Thanksgiving is a weird holiday. It's a celebration of the beginning of America and the cooperation between the Pilgrims and the Indians, but it also exists in the shadow of a genocide conducted against the American Indian population by European settlers. It's not the most politically correct holiday, yet we still get school off and have humongous dinners with family.

The picture-perfect Thanksgiving includes a huge family, a huge turkey, a fire in the fireplace and coats hung in the hallway. In my head, this perfect Thanksgiving has always taken place in New England, never at home in L.A. The effect isn't the same when you can wear flip-flops to Thanksgiving dinner.
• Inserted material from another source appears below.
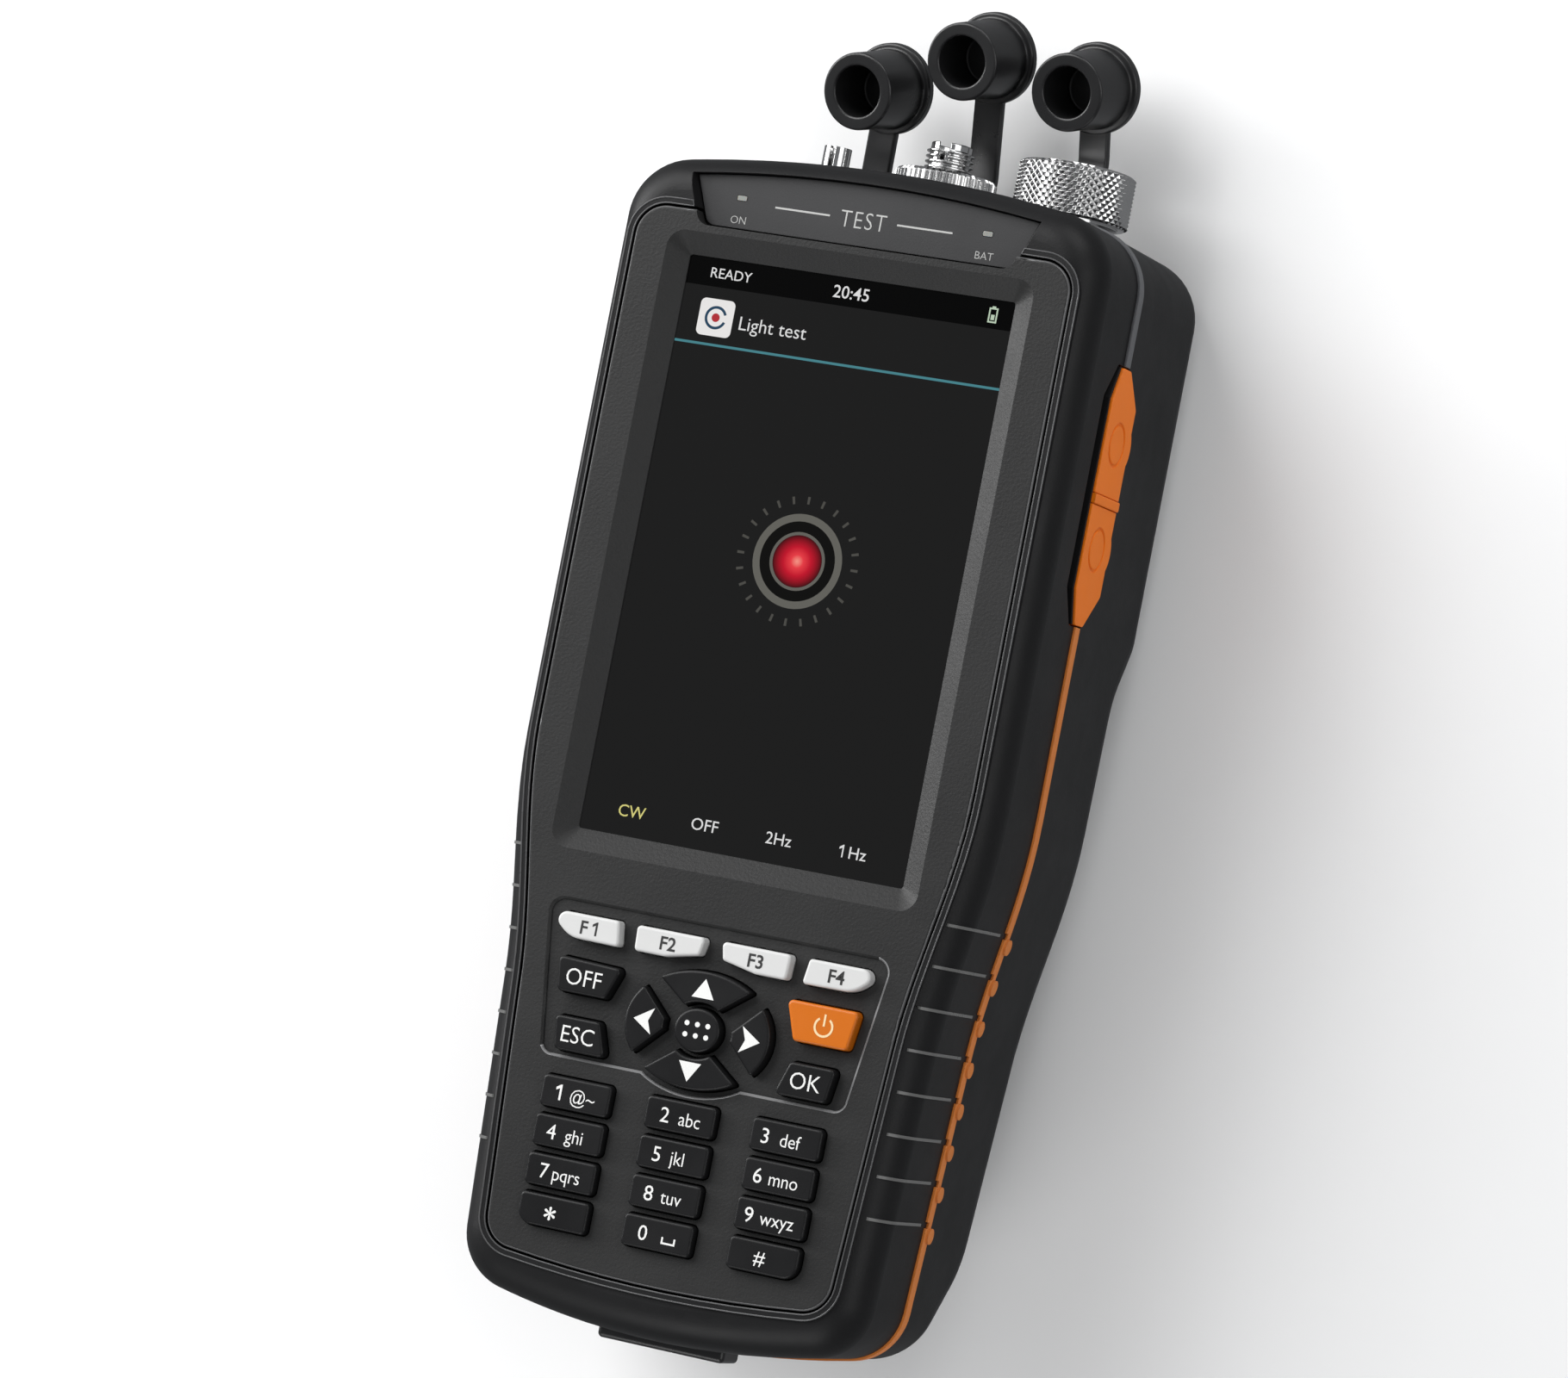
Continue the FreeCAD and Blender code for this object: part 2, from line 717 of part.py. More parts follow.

I have a similar issue with Christmas — it just doesn't feel like all the movies say it should when it's 70 degrees outside and you get a bikini instead of a sweater.

So basically, I have Thanksgiving envy. Before I graduate, I want to spend a Thanksgiving in New England and see if the reality lives up to my mental image.

But the meaning of Thanksgiving, to me at least, goes beyond the Pilgrims and the Indians and the weather. Since coming to college, Thanksgiving has been about going home, about seeing my family, about getting a break from living in a dorm and eating in a dining hall. By this point in the year, I'm burned out and I need a break. I need to be able to just turn off — to not worry about what I look like or who's around to get dinner with and just be able to lie in my big bed and let my mom tell me what to do for a while.

That much-needed break is the reason I'm spending so many hours in an airport this week. The flight sucks, the waiting sucks, airport security sucks, but spending time with my mom, dad, brother and dog is worth it. Getting to drive my own car around neighborhoods that aren't filled with terrifying Massachusetts drivers is worth it. Getting to hang out outside late in November without getting frostbite is worth it. The feeling of flying into LAX, seeing the city I know so well spread out under me, is worth it. Don't get me wrong — by now, when I fly into Logan, I feel an immediate sense of recognition when I look down at Boston. But no matter how long I spend out here, no matter where I go after college, L.A. will always be home, and that is really the reason I'm willing to spend almost a day traveling in order to go fly there for Thanksgiving.